STORED RECORDS:
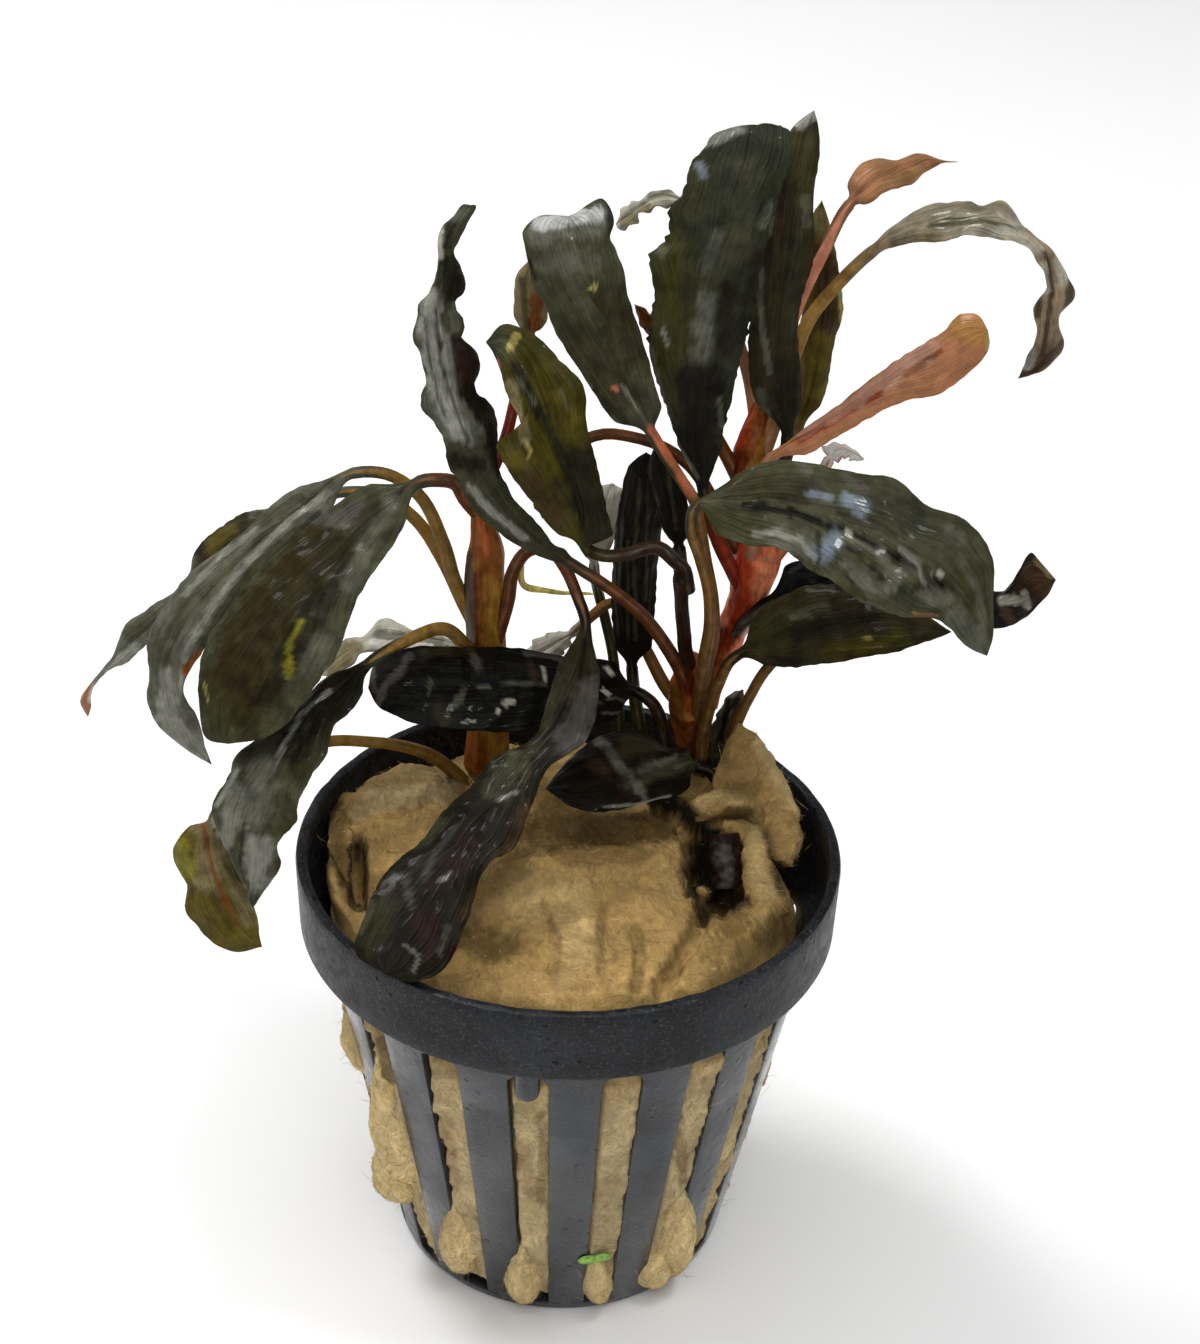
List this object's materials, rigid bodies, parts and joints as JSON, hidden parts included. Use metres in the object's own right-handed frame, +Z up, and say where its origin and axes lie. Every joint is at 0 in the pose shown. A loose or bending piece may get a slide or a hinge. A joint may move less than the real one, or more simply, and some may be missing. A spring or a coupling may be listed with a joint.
{
  "type": "potted aquarium plant",
  "caption": "Water plant with long dark red and olive leaves on short stems, rooted in rockwool inside a slotted black plastic pot with a banded rim.",
  "frame": {"origin": "centre of the pot's underside", "axes": "+Z up along the pot's axis, +X to the right and +Y away from the viewer as the picture shows it"},
  "size_m": [0.0966, 0.0551, 0.1153],
  "materials": {
    "pot": "matte black moulded plastic, slightly pitted",
    "rockwool": "loose brown mineral fibres",
    "stem": "red brown leaf sheath, damp",
    "leaf": "dark grey green leaf with a wet sheen",
    "olive_leaf": "olive leaf with a wet sheen",
    "black_leaf": "almost black wet leaf",
    "pale_leaf": "pale leaf underside",
    "pink_leaf": "pink brown young leaf",
    "root": "pale root, dull"
  },
  "bodies": {
    "root": {"pot": "pot", "rockwool": "rockwool", "stem_left": "stem", "stem_middle": "stem", "stem_right": "stem", "stem_dark": "stem", "sheath_right": "stem", "leaf_left_front": "leaf", "leaf_left_back": "leaf", "leaf_left_far": "pale_leaf", "leaf_left_low": "leaf", "leaf_left_tip": "olive_leaf", "leaf_back_left": "pale_leaf", "leaf_back_low": "pale_leaf", "leaf_back_middle": "pale_leaf", "leaf_back_hidden": "olive_leaf", "leaf_black_cross": "black_leaf", "leaf_low_middle": "black_leaf", "leaf_front": "black_leaf", "leaf_dark_long": "leaf", "leaf_olive": "olive_leaf", "leaf_mid": "leaf", "leaf_mid_back": "pink_leaf", "leaf_tall": "leaf", "leaf_tall_right": "leaf", "leaf_top_back": "pale_leaf", "leaf_young_red": "pink_leaf", "leaf_striped": "black_leaf", "leaf_dark_narrow": "black_leaf", "leaf_right_front": "leaf", "leaf_right_low": "olive_leaf", "leaf_right_back": "black_leaf", "leaf_right_under": "olive_leaf", "leaf_pink": "pink_leaf", "leaf_arching": "leaf", "leaf_salmon": "pink_leaf", "leaf_small_pale": "pale_leaf", "leaf_right_rear": "olive_leaf", "leaf_small_base": "leaf", "stub": "stem", "root": "root"}
  },
  "joints": []
}
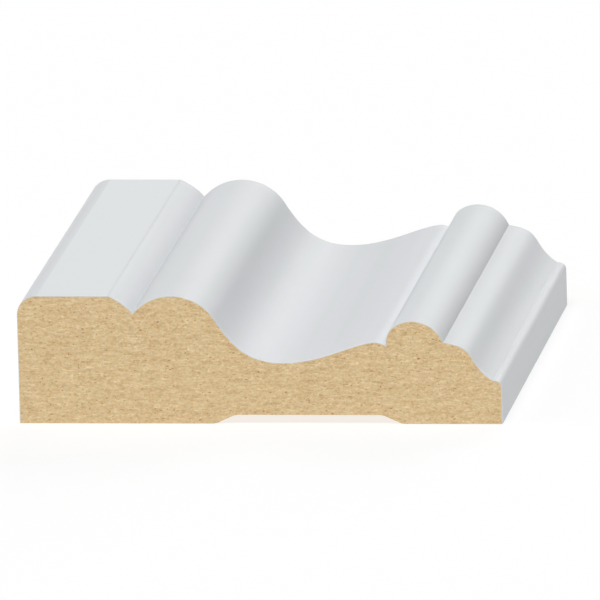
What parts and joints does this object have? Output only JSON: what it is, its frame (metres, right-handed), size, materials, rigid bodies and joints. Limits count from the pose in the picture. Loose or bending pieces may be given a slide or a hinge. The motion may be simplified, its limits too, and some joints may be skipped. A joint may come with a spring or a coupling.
{
  "type": "casing moulding",
  "caption": "Length of primed fibreboard door or window casing with a flat band, quirk, torus, broad ogee, bead and small cyma on its face, a relieved back and square sawn ends.",
  "frame": {"origin": "middle of the back, on the plane that the casing lies on", "axes": "+X across the casing from the thick outer edge to the thin inner edge, +Y along its length from the near end to the far end, +Z out of the wall through the moulded face"},
  "size_m": [0.0888, 0.1016, 0.0238],
  "materials": {
    "primer": "satin-matt sprayed primer, cool off-white, on fibreboard",
    "fibreboard": "bare medium density fibreboard, sawn at the ends and sanded on the back"
  },
  "bodies": {
    "root": {"casing_moulding": "primer"}
  },
  "joints": []
}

CHALLENGE:
Repeat the material from above exactly, word for word.

ANSWER TO THE TASK:
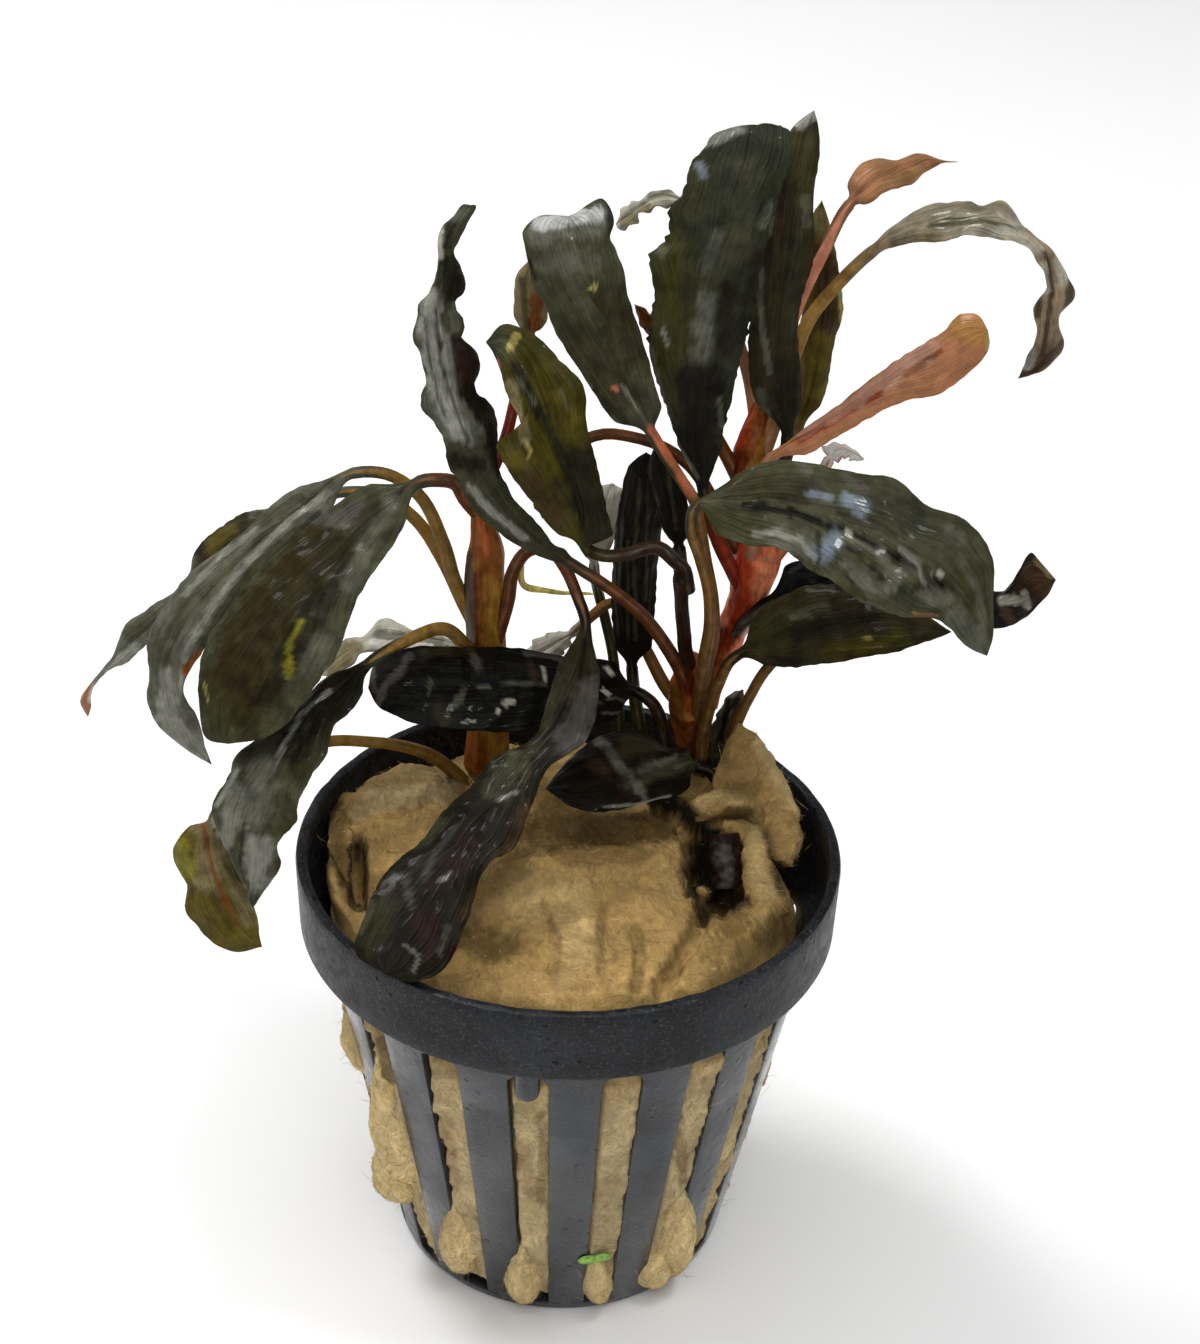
List this object's materials, rigid bodies, parts and joints as JSON, hidden parts included. Use metres in the object's own right-handed frame, +Z up, and say where its origin and axes lie. Every joint is at 0 in the pose shown. A loose or bending piece may get a slide or a hinge. A joint may move less than the real one, or more simply, and some may be missing. A spring or a coupling may be listed with a joint.
{
  "type": "potted aquarium plant",
  "caption": "Water plant with long dark red and olive leaves on short stems, rooted in rockwool inside a slotted black plastic pot with a banded rim.",
  "frame": {"origin": "centre of the pot's underside", "axes": "+Z up along the pot's axis, +X to the right and +Y away from the viewer as the picture shows it"},
  "size_m": [0.0966, 0.0551, 0.1153],
  "materials": {
    "pot": "matte black moulded plastic, slightly pitted",
    "rockwool": "loose brown mineral fibres",
    "stem": "red brown leaf sheath, damp",
    "leaf": "dark grey green leaf with a wet sheen",
    "olive_leaf": "olive leaf with a wet sheen",
    "black_leaf": "almost black wet leaf",
    "pale_leaf": "pale leaf underside",
    "pink_leaf": "pink brown young leaf",
    "root": "pale root, dull"
  },
  "bodies": {
    "root": {"pot": "pot", "rockwool": "rockwool", "stem_left": "stem", "stem_middle": "stem", "stem_right": "stem", "stem_dark": "stem", "sheath_right": "stem", "leaf_left_front": "leaf", "leaf_left_back": "leaf", "leaf_left_far": "pale_leaf", "leaf_left_low": "leaf", "leaf_left_tip": "olive_leaf", "leaf_back_left": "pale_leaf", "leaf_back_low": "pale_leaf", "leaf_back_middle": "pale_leaf", "leaf_back_hidden": "olive_leaf", "leaf_black_cross": "black_leaf", "leaf_low_middle": "black_leaf", "leaf_front": "black_leaf", "leaf_dark_long": "leaf", "leaf_olive": "olive_leaf", "leaf_mid": "leaf", "leaf_mid_back": "pink_leaf", "leaf_tall": "leaf", "leaf_tall_right": "leaf", "leaf_top_back": "pale_leaf", "leaf_young_red": "pink_leaf", "leaf_striped": "black_leaf", "leaf_dark_narrow": "black_leaf", "leaf_right_front": "leaf", "leaf_right_low": "olive_leaf", "leaf_right_back": "black_leaf", "leaf_right_under": "olive_leaf", "leaf_pink": "pink_leaf", "leaf_arching": "leaf", "leaf_salmon": "pink_leaf", "leaf_small_pale": "pale_leaf", "leaf_right_rear": "olive_leaf", "leaf_small_base": "leaf", "stub": "stem", "root": "root"}
  },
  "joints": []
}
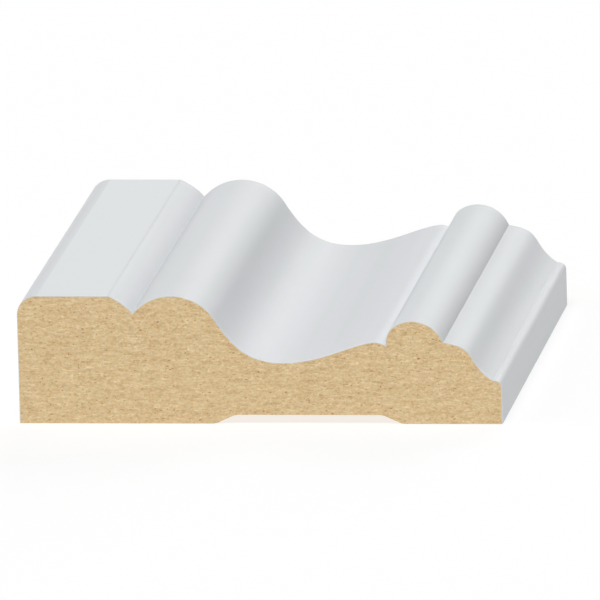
What parts and joints does this object have? Output only JSON: what it is, its frame (metres, right-handed), size, materials, rigid bodies and joints. Limits count from the pose in the picture. Loose or bending pieces may be given a slide or a hinge. The motion may be simplified, its limits too, and some joints may be skipped. A joint may come with a spring or a coupling.
{
  "type": "casing moulding",
  "caption": "Length of primed fibreboard door or window casing with a flat band, quirk, torus, broad ogee, bead and small cyma on its face, a relieved back and square sawn ends.",
  "frame": {"origin": "middle of the back, on the plane that the casing lies on", "axes": "+X across the casing from the thick outer edge to the thin inner edge, +Y along its length from the near end to the far end, +Z out of the wall through the moulded face"},
  "size_m": [0.0888, 0.1016, 0.0238],
  "materials": {
    "primer": "satin-matt sprayed primer, cool off-white, on fibreboard",
    "fibreboard": "bare medium density fibreboard, sawn at the ends and sanded on the back"
  },
  "bodies": {
    "root": {"casing_moulding": "primer"}
  },
  "joints": []
}